When founders think about due diligence, they typically think about financial statements, tax returns, and legal contracts. But one of the most consequential parts of any acquisition process happens when a buyer sits across the table from your management team — and starts asking questions.
Management presentations and team interviews are not just procedural steps in a deal process. They are moments where a buyer forms critical judgments about the business's future — specifically, whether the people running it can continue to deliver results after the founder steps back.
The first step in preparation is deciding who will be involved. Not every member of your team needs to participate in buyer meetings, and not everyone should. The right participants are those who can speak credibly about their functional areas, who understand the strategic narrative of the business, and who can handle pressure without overpromising or volunteering unnecessary information.
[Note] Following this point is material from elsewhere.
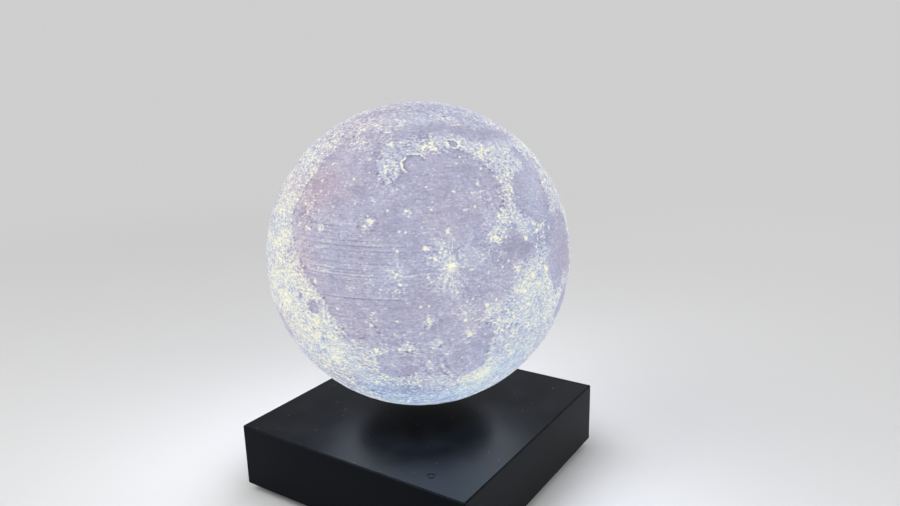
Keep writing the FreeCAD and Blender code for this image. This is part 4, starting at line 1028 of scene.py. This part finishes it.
def sculpt_crater(rays, place, diameter, fresh, height, shine, hollow):
    """Sinks one crater into height, in mm, lights up its rim in shine and darkens its walls in hollow."""
    radius = diameter * KM / MOON_RADIUS / 2
    near = np.nonzero(rays @ place > math.cos(min(2.4 * radius, 3.0)))[0]
    t = np.arccos(np.clip(rays[near] @ place, -1, 1)) / radius
    # Larger and fresher craters are deeper. The rim is at 1 radius, and its foot reaches out to 2.4.
    depth = min(0.10 + 0.0026 * diameter, 0.42) * (0.55 + 0.45 * fresh)
    bowl = np.where(t < 1, np.minimum(1.0, 1.35 * (1 - t ** 3)), 0.0)
    rim = bell(t - 1.02, 0.17) + 0.25 * bell(t - 1.2, 0.4)
    peak = bell(t, 0.16) if diameter > 60 and fresh > 0.3 else 0.0
    height[near] += depth * (0.45 * rim + 0.4 * peak - bowl)
    glow = fresh * (0.75 * bell(t - 1.0, 0.22) + 0.3 * peak)
    if fresh > 0.75:
        glow += 0.5 * (fresh - 0.5) * bell(t, 1.2)
    else:
        wall = 0.62 if diameter < 60 else 0.84
        hollow[near] = np.maximum(hollow[near], (0.2 + 0.8 * fresh) * bell(t - wall, 0.14))
    shine[near] = np.maximum(shine[near], glow)


def sculpt_craters(rays, plain, height, shine, hollow):
    """The craters of CATALOGUE, and random small ones on the land."""
    for latitude, longitude, diameter, fresh in CATALOGUE:
        sculpt_crater(rays, towards(latitude, longitude), diameter, fresh, height, shine, hollow)
    draw = np.random.default_rng(1969)
    for _ in range(RANDOM_CRATERS):
        place = draw.normal(size=3)
        place /= np.linalg.norm(place)
        diameter = SMALLEST * (1 - draw.uniform(0, 0.985)) ** -0.42
        fresh = draw.uniform(0.1, 0.5)
        if plain[np.argmax(rays @ place)] < 0.4:
            sculpt_crater(rays, place, min(diameter, LARGEST), fresh, height, shine, hollow)


def rays_of(rays, latitude, longitude, reach, strength, count, seed):
    """Brightness of a young crater's rays: streaks that thin out with distance."""
    away = degrees_from(rays, latitude, longitude)
    bearing = np.radians(bearing_from(rays, latitude, longitude))
    draw = np.random.default_rng(seed)
    streaks = np.zeros(len(rays))
    for _ in range(count):
        direction = draw.uniform(-math.pi, math.pi)
        width = draw.uniform(0.035, 0.13)
        length = reach * draw.uniform(0.45, 1.0)
        off = np.angle(np.exp(1j * (bearing - direction)))
        streaks = np.maximum(streaks, bell(off, width) * np.clip(1 - away / length, 0, 1) ** 0.8)
    return strength * np.maximum(0.8 * bell(away, 0.20 * reach), streaks)


def shape_map(rays):
    """Height in mm over the plain sphere, and the values of MARKS, for every direction."""
    plain, edge = plains_mask(rays)
    land = 1 - plain
    rolling = cloud(rays, 5.0, 5, 0.4)
    rugged = cloud(rays, 24.0, 4, 5.5)
    fine = cloud(rays, 60.0, 2, 7.7)
    height = land * (0.10 + 0.10 * rolling + 0.13 * rugged) - 0.16 * plain
    height += plain * 0.025 * cloud(rays, 14.0, 3, 9.4)
    shine, spark, veil, dusk = np.zeros((4, len(rays)))
    hollow = 1.8 * edge * np.clip(0.40 + 2.8 * cloud(rays, 40.0, 2, 1.9), 0, 1)
    sculpt_craters(rays, plain, height, shine, hollow)
    shine *= 0.55

    # Mountains, and small bright and dark spots.
    ragged = np.clip(0.80 + 0.55 * rugged + 0.6 * fine, 0.15, 1.15)
    for latitude, longitude, radius, width, lift, bright in RINGS:
        crest = bell(degrees_from(rays, latitude, longitude) - radius + 0.5 * rugged, width)
        height += 0.26 * lift * crest * (0.75 + 0.5 * rugged)
        shine = np.maximum(shine, bright * crest * ragged)
    for width, bright, places in RIDGES.values():
        away = np.full(len(rays), 90.0)
        for first, last in zip(places, places[1:]):
            away = np.minimum(away, degrees_from_line(rays, first, last))
        crest = bell(np.maximum(away + 0.35 * width * fine, 0), width)
        height += 0.16 * crest
        hollow = np.maximum(hollow, 0.6 * bright * bell(away - 2.0 * width, 0.6 * width))
        shine = np.maximum(shine, bright * crest * ragged)
    for latitude, longitude, radius, bright in SPOTS:
        away = degrees_from(rays, latitude, longitude) * (1 + 0.35 * fine)
        spark = np.maximum(spark, bright * smooth(away, 1.25 * radius, 0.35 * radius))
    for latitude, longitude, radius in DARK_PITS:
        away = degrees_from(rays, latitude, longitude) * (1 + 0.35 * fine)
        hollow = np.maximum(hollow, 0.9 * smooth(away, 1.3 * radius, 0.4 * radius))
    for seed, crater in enumerate(RAYED):
        streaks = rays_of(rays, *crater, seed)
        veil = np.maximum(veil, 2 * streaks * np.clip(0.75 + 0.5 * rugged + 0.4 * fine, 0.2, 1))
    for latitude, longitude, radius in DARK_FLOORS:
        away = degrees_from(rays, latitude, longitude)
        dusk = np.maximum(dusk, smooth(away, radius + 0.2, radius - 0.4))

    # How rough and bright the ground is, how warm or cold the painted room light tints it, and how the far
    # side differs.
    rougher = spread(rays, ROUGHER)
    rough = 0.82 * land + 0.10 * plain + rougher + 0.12 * cloud(rays, 7.0, 3, 2.2) - 0.6 * dusk
    glow = 0.45 * land + 0.178 * plain + spread(rays, GLOWING) + 0.05 * cloud(rays, 8.0, 3, 4.7)
    glow += 0.26 * plain * np.clip(rougher, 0, 1) * np.clip(0.8 + 1.2 * rugged, 0, 2)
    warmth = 0.54 - 0.06 * land + spread(rays, WARMED_BY_ROOM_LIGHT) + 0.12 * cloud(rays, 4.0, 3, 6.6)
    behind = smooth(degrees_from(rays, 5, -25), 80, 115) * land
    rough -= behind * (0.20 + 0.14 * cloud(rays, 2.6, 3, 1.2))
    glow += behind * (0.13 * cloud(rays, 2.2, 4, 3.3) + 0.05 * rolling)
    shine *= 1 + 0.9 * behind
    rough, glow, warmth = (np.clip(values, 0, 1) for values in (rough, glow, warmth))
    hollow = np.clip(hollow, 0, 1) * (1 - np.clip(1.5 * shine, 0, 1))
    layered = smooth(degrees_from(rays, 7, -58), 30, 16)
    marks = (rough, glow, np.clip(shine, 0, 1), spark, veil, hollow, warmth, dusk, layered)
    return height, dict(zip(MARKS, marks))


# ---------------------------------------------------------------- the globe
ICO_DIVISIONS, EXTRA_CUTS = 6, 2       # how fine the globe's mesh is
INNER_STEPS = 13                       # rings of faces on its inner wall
FRONT = Vector((0.58, -0.78, 0.22))    # the side of the globe that faces the viewer
CROWDING = 0.5                         # 0 spreads the mesh evenly, and nearer 1 crowds it to the front
HIGHEST, DEEPEST = 0.30, -0.90         # limits of the relief in mm; the highest is at MOON_RADIUS


def deselect_all():
    for thing in bpy.context.selected_objects:
        thing.select_set(False)


def vertex_places(thing):
    places = np.zeros(len(thing.data.vertices) * 3)
    thing.data.vertices.foreach_get("co", places)
    return places.reshape(-1, 3)


def move_vertices(thing, places):
    thing.data.vertices.foreach_set("co", places.ravel())
    thing.data.update()


def add_ring(radius, z):
    """Extrudes the selected loop of edges and brings the new one to a radius and a height."""
    mesh = bpy.context.edit_object.data
    bpy.ops.mesh.extrude_region_move()
    bpy.ops.object.mode_set(mode="OBJECT")
    for vertex in mesh.vertices:
        if vertex.select:
            flat = vertex.co.xy.normalized() * radius
            vertex.co = (flat.x, flat.y, z)
    bpy.ops.object.mode_set(mode="EDIT")


def crowd_to_front(rays):
    """Draws directions together towards the front, where the globe's detail is finest."""
    front = np.array(FRONT.normalized())
    ahead = rays @ front
    share = 1 + CROWDING * ahead
    across = rays - ahead[:, None] * front
    return (across * math.sqrt(1 - CROWDING ** 2) + (ahead + CROWDING)[:, None] * front) / share[:, None]


def hollow_globe():
    """A smooth globe that is cut flat below, open there, and has an inner wall."""
    deselect_all()
    bpy.ops.mesh.primitive_ico_sphere_add(
        subdivisions=ICO_DIVISIONS, radius=MOON_RADIUS, location=MOON_CENTRE,
    )
    globe = bpy.context.object
    bpy.ops.object.transform_apply(location=True, rotation=True, scale=True)
    bpy.ops.object.mode_set(mode="EDIT")
    bpy.ops.mesh.select_all(action="SELECT")
    bpy.ops.mesh.subdivide(number_cuts=EXTRA_CUTS)
    bpy.ops.object.mode_set(mode="OBJECT")
    rays = vertex_places(globe) - np.array(MOON_CENTRE)
    rays = crowd_to_front(rays / np.linalg.norm(rays, axis=1)[:, None])
    move_vertices(globe, np.array(MOON_CENTRE) + rays * MOON_RADIUS)
    bpy.ops.object.mode_set(mode="EDIT")
    bpy.ops.mesh.select_all(action="SELECT")
    bpy.ops.mesh.bisect(plane_co=(0, 0, FLAT_Z), plane_no=(0, 0, 1), clear_inner=True)
    bpy.ops.mesh.select_all(action="DESELECT")
    bpy.ops.mesh.select_non_manifold()
    add_ring(OPENING_RADIUS, FLAT_Z)
    inner = MOON_RADIUS - SHELL_WALL
    start = math.asin(OPENING_RADIUS / inner)
    for i in range(INNER_STEPS):
        angle = start + (math.pi - start) * i / INNER_STEPS
        add_ring(inner * math.sin(angle), MOON_CENTRE.z - inner * math.cos(angle))
    bpy.ops.mesh.extrude_region_move()
    bpy.ops.mesh.merge(type="CENTER")
    bpy.ops.mesh.select_all(action="SELECT")
    bpy.ops.mesh.normals_make_consistent(inside=False)
    bpy.ops.object.mode_set(mode="OBJECT")
    return globe


def moon_globe():
    """The printed shell: relief outside, a smooth wall inside, and the opening for the puck."""
    globe = hollow_globe()
    globe.name = "moon_globe"
    points = vertex_places(globe)
    rays = points - np.array(MOON_CENTRE)
    distance = np.linalg.norm(rays, axis=1)
    outer = distance > MOON_RADIUS - 0.4 * SHELL_WALL
    rays /= distance[:, None]
    turn = np.array(Matrix.Rotation(-math.radians(ZERO_MERIDIAN), 3, "Z"))
    height, marks = shape_map(rays[outer] @ turn.T)
    sunk = (np.clip(height, DEEPEST, HIGHEST) - HIGHEST) * MM
    sunk *= smooth(points[outer, 2], FLAT_Z + 0.2 * MM, FLAT_Z + 2.0 * MM)    # none at the flat bottom
    points[outer] += rays[outer] * sunk[:, None]
    move_vertices(globe, points)
    for name, values in marks.items():
        layer = globe.data.attributes.new(name, "FLOAT", "POINT")
        every = np.zeros(len(points))
        every[outer] = values
        layer.data.foreach_set("value", every)
    bpy.ops.object.shade_smooth_by_angle(angle=math.radians(40))
    globe.data.materials.append(finishes["moon_print"])
    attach(globe, "moon")
    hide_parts("moon_shell")


# ---------------------------------------------------------------- the stage
LAMP_AIM = Vector((0, 0, 0.08))        # where all lamps point
AMBIENT = 0.50                         # how much light the pale surroundings give
CLEAR_FLOOR, LOST_FLOOR = 0.22, 0.95   # how far out the floor starts to fade and is gone, in metres


def photo_camera():
    """The camera of the photograph, fitted to the base's corners and the globe's outline."""
    place = Vector((210.4, -292.4, 213.5)) * MM
    yaw, dip, roll = math.radians(33.31), math.radians(14.69), math.radians(-1.34)
    focal_pixels, photo_width = 740.3, 900
    ahead = Vector((-math.sin(yaw) * math.cos(dip), math.cos(yaw) * math.cos(dip), -math.sin(dip)))
    level = Vector((math.cos(yaw), math.sin(yaw), 0))
    above = level.cross(ahead)
    right = level * math.cos(roll) + above * math.sin(roll)
    up = above * math.cos(roll) - level * math.sin(roll)
    data = bpy.data.cameras.new("photo_camera")
    data.sensor_width = 36
    data.lens = focal_pixels / photo_width * data.sensor_width
    data.clip_start, data.clip_end = 0.02, 60
    camera = bpy.data.objects.new("photo_camera", data)
    camera.matrix_world = Matrix.Translation(place) @ Matrix((right, up, -ahead)).transposed().to_4x4()
    bpy.context.collection.objects.link(camera)
    bpy.context.scene.camera = camera


def pale_floor():
    """A plain floor that keeps the lamp's shadow, and farther out fades into the pale backdrop."""
    deselect_all()
    bpy.ops.mesh.primitive_circle_add(vertices=96, radius=14, fill_type="NGON")
    floor = bpy.context.object
    floor.name = "floor"
    material, net, shader = new_material("floor")
    net.fill(shader, {"Base Color": (0.62, 0.62, 0.62), "Roughness": 0.9})
    far = net.step(net.vector("LENGTH", net.place()), CLEAR_FLOOR, LOST_FLOOR)
    pale = net.add("Emission", {"Color": (PALE, PALE, PALE), "Strength": 1.0})
    faded = net.times(far, net.seen_directly())
    both = net.add("MixShader", {0: faded, 1: shader.outputs[0], 2: pale.outputs[0]})
    output = next(n for n in material.node_tree.nodes if n.type == "OUTPUT_MATERIAL")
    net.feed(output.inputs["Surface"], both.outputs[0])
    floor.data.materials.append(material)


def soft_lamp(name, place, width, power):
    """A round area lamp."""
    data = bpy.data.lights.new(name, "AREA")
    data.shape = "DISK"
    data.size = width
    data.energy = power
    lamp = bpy.data.objects.new(name, data)
    lamp.location = place
    lamp.rotation_mode = "QUATERNION"
    lamp.rotation_quaternion = (LAMP_AIM - Vector(place)).to_track_quat("-Z", "Y")
    bpy.context.collection.objects.link(lamp)


def studio_world():
    """Surroundings that look as pale as the floor's end, and give a little less light than that."""
    world = bpy.data.worlds.new("studio")
    bpy.context.scene.world = world
    world.use_nodes = True
    world.node_tree.nodes.clear()
    net = Net(world.node_tree)
    strength = net.blend(net.seen_directly(), AMBIENT, PALE)
    sky = net.add("Background", {"Color": (1.0, 1.0, 1.0), "Strength": strength})
    net.add("OutputWorld", {"Surface": sky.outputs[0]})


photo_camera()
pale_floor()
studio_world()
soft_lamp("key", (-0.55, -0.75, 1.05), 0.9, 9.0)
soft_lamp("fill", (0.95, -0.35, 0.6), 1.0, 4.0)
soft_lamp("back", (0.1, 1.1, 0.8), 0.9, 4.0)

dress_nodes()
moon_globe()

scene = bpy.context.scene
scene.view_settings.view_transform = "Standard"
Alignment on messaging is essential. Your management team should understand the growth thesis, the key value drivers, and the risks the business faces — and they should articulate these points consistently. This does not mean scripting responses, but it does mean ensuring everyone is working from the same strategic framework.
Preparing your team also means managing the emotional dimension. For many employees, learning that the company may be sold is significant news. How and when you share that information — and how you frame it — matters. Buyers pay close attention to team morale and stability, and a poorly managed disclosure can create unnecessary risk.
Role clarity is another critical element. Each participant should know what they are expected to cover, what falls outside their scope, and when to defer to the founder or advisor. Overstepping can create inconsistencies that erode buyer confidence.
It is worth conducting a practice session before any live buyer interaction. Walk through likely questions, identify potential areas of concern, and refine how your team presents the business. This is not about perfection — it is about preparedness and confidence.
Buyers are evaluating more than competence. They are evaluating culture, judgment, and whether the team can operate independently. A management team that demonstrates self-awareness, strategic thinking, and calm under scrutiny sends a powerful signal about the quality of the business itself.
The management team is often the most underappreciated asset in a transaction. Investing time in preparation ensures they become a strength in the process rather than an unintended liability.